Continuing the family legacy, Pitjantjatjara woman Sally Scales has taken out the People’s Choice Award at the 2021 Telstra National Aboriginal and Torres Strait Islander Art Awards (NATSIAA).
Hailing from Pipalyatjara in the far west of the Anangu Pitjantjatjara Yankunytjatjara (APY) Lands, Ms Scales is the granddaughter of revered artist, the late Kunmanara Wawiriya Burton and daughter of artist Josephine Mick.
“One of the greatest things is being able to sit and paint with Mum,” she said.
"It reminds me of when I used to sit down with my grandma and watch her paint. Sitting next to my Mum, and having the conversations with her about our painting, it’s very special.”Ms Scales’ mammoth artwork, which stretches 3-metres in size, depicts Tjukuṟpa and is a homage to her matriarchs.
Sally Scales, Wati Tjakura 2021 in 2021 Telstra NATSIAA at MAGNT Darwin. Source: MAGNT/Mark Sherwood
Melting her mother and grandmother’s style together, Ms Scales also included pieces of the women artists of APY.
"I am blending two components my mother's artistic style and my grandmother Wawiriya Burton's artistic style in the painting,” she explained.
"The base of the colour underneath, I used the leftover tubs of paint from the women . . . The ladies may have white or orange, and they'd dip it into a red or magenta and it makes its own unique colour, so I put all of them on the canvas,” she said.
“I used a big brush to pull that pattern together underneath, and the line through centres the piece and goes back to what my grandma did in her work.
"It's very much a homage to my artists Elders and family members and adding those layers of Mum and grandma and finding myself in between.”
The former chair of the APY Executive Board Council, Ms Scales is part of the youth leadership team for the Uluru Statement reform, a single mum and an award-winning artist.
Balancing it all is easier when she has time to paint.
"I'm very early in my career, I'm still having a play, I’m still exploring a lot of stuff, but what I’m loving is what painting gives me in terms of relaxation and refocusing,” she said.
"With my work with the Uluru Statement, which is trying to get our communities being heard and changing that Constitution, painting allows me to refocus that work. It reminds me why it matters."Now living in Adelaide, Ms Scales said painting enables her to connect back to her roots.
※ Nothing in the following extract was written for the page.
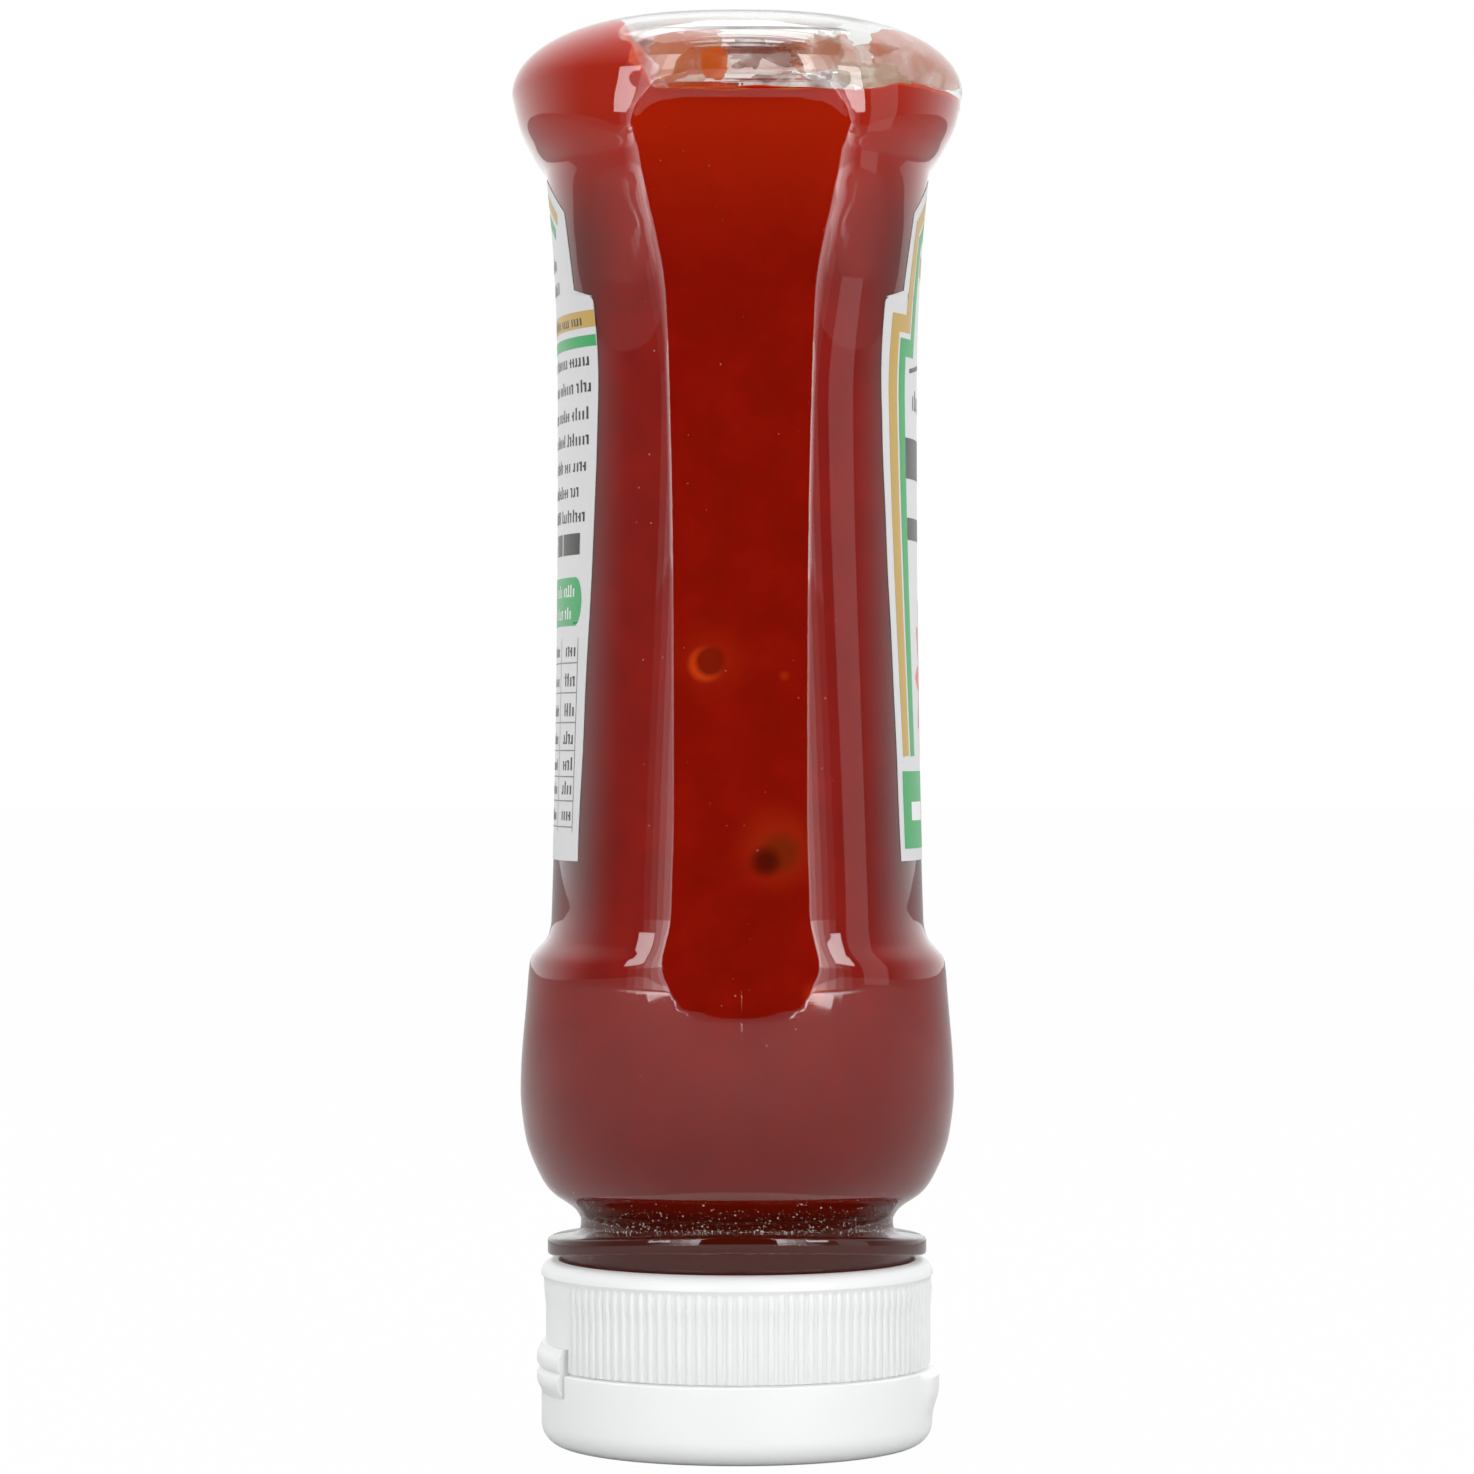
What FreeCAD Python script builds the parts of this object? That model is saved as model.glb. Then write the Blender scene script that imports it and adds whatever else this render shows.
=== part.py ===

Pitjantjatjara woman Sally Scales Source: Supplied
“I moved off Country for job opportunities and for education for my son, but the thing the ladies talk about, and what has tapped into me as well, is that when you’re painting, you go back to Country, back home,” she said
"The Songlines that me, my Mum and my grandma paint are part of our home . . . While I've had the Tjukuṟpa very embedded into me growing up, putting it on canvas has been a lot of fun and exploring it all.
"This is carrying on the legacy of my family, but also the incredible arts leaders from the centres across from APY that I was able to see and be a part of growing up.”
Only picking up the paintbrush professionally in 2020, Ms Scales’ talent is already turning heads. Alongside winning the 2021 People’s Choice Award at the NATSIAA, she hosted her first exhibition at the APY Gallery in 2021.